Exercise aim:
Find the lines of data that contain the string "axes", then list them.

Stored rows:
+===+

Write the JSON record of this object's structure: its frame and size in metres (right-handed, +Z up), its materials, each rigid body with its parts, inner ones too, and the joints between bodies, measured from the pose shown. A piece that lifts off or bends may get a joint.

+===+

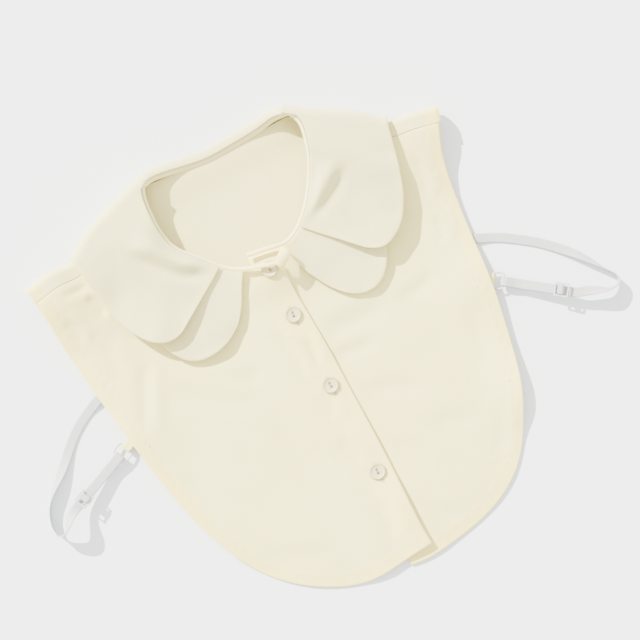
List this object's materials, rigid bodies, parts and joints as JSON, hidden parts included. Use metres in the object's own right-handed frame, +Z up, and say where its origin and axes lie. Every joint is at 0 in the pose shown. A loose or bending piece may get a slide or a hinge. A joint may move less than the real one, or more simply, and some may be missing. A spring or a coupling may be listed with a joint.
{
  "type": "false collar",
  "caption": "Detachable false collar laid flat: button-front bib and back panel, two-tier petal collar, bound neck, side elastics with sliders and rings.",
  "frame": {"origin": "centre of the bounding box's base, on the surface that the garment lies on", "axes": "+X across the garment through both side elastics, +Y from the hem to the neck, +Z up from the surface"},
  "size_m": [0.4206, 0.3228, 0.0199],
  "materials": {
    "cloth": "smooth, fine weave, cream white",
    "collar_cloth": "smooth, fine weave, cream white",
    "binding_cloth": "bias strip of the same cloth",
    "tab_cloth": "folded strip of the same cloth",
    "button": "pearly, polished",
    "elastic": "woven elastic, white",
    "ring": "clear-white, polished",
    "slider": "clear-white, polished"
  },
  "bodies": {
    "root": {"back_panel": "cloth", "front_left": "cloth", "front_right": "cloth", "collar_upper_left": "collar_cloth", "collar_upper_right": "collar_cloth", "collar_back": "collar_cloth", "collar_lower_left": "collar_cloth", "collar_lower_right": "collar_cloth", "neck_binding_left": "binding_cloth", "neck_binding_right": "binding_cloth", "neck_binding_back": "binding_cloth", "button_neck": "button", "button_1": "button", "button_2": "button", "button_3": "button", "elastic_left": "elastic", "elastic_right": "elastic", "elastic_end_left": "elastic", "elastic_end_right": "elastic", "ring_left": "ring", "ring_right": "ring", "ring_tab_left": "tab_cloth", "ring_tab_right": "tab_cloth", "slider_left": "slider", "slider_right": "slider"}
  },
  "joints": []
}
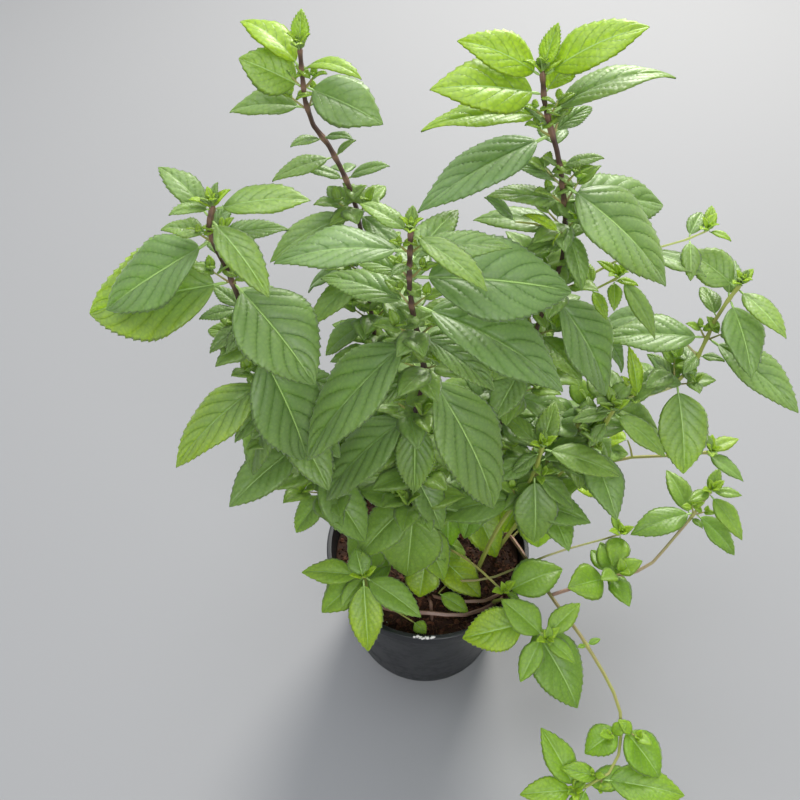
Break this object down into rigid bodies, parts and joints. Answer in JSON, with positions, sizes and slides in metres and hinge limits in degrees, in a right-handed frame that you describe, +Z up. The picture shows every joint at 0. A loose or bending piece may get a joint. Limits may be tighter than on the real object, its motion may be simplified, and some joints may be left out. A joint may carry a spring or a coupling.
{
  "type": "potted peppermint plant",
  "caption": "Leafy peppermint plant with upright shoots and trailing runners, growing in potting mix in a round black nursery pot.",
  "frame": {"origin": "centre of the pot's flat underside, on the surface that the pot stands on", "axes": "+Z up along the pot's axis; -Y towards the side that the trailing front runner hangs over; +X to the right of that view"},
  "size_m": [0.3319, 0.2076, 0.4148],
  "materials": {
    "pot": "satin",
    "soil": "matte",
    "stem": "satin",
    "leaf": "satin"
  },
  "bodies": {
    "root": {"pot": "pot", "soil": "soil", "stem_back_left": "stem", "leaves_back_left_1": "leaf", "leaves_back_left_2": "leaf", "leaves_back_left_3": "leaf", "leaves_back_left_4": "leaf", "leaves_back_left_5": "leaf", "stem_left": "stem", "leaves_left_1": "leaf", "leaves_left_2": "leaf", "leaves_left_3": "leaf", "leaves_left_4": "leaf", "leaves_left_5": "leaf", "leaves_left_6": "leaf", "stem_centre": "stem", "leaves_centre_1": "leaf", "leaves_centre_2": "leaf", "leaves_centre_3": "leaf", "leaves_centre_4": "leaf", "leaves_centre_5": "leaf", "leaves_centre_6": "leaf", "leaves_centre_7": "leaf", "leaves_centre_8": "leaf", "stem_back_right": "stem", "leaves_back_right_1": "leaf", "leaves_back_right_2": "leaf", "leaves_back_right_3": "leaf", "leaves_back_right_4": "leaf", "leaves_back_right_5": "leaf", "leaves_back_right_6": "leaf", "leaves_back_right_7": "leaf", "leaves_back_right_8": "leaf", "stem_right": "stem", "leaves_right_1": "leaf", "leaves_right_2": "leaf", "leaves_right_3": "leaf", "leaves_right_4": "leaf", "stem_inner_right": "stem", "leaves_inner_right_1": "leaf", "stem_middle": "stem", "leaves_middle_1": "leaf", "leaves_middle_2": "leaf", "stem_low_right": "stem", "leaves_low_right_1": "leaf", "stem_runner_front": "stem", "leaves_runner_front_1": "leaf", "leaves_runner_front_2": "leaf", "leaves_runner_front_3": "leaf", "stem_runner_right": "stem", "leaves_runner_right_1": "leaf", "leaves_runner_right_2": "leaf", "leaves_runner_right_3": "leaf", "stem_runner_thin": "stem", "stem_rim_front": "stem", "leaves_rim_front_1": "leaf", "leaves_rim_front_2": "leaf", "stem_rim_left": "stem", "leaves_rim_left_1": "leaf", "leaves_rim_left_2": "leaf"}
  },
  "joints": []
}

+===+

Problem solution:
List this object's materials, rigid bodies, parts and joints as JSON, hidden parts included. Use metres in the object's own right-handed frame, +Z up, and say where its origin and axes lie. Every joint is at 0 in the pose shown. A loose or bending piece may get a slide or a hinge. A joint may move less than the real one, or more simply, and some may be missing. A spring or a coupling may be listed with a joint.
  "frame": {"origin": "centre of the bounding box's base, on the surface that the garment lies on", "axes": "+X across the garment through both side elastics, +Y from the hem to the neck, +Z up from the surface"},
  "frame": {"origin": "centre of the pot's flat underside, on the surface that the pot stands on", "axes": "+Z up along the pot's axis; -Y towards the side that the trailing front runner hangs over; +X to the right of that view"},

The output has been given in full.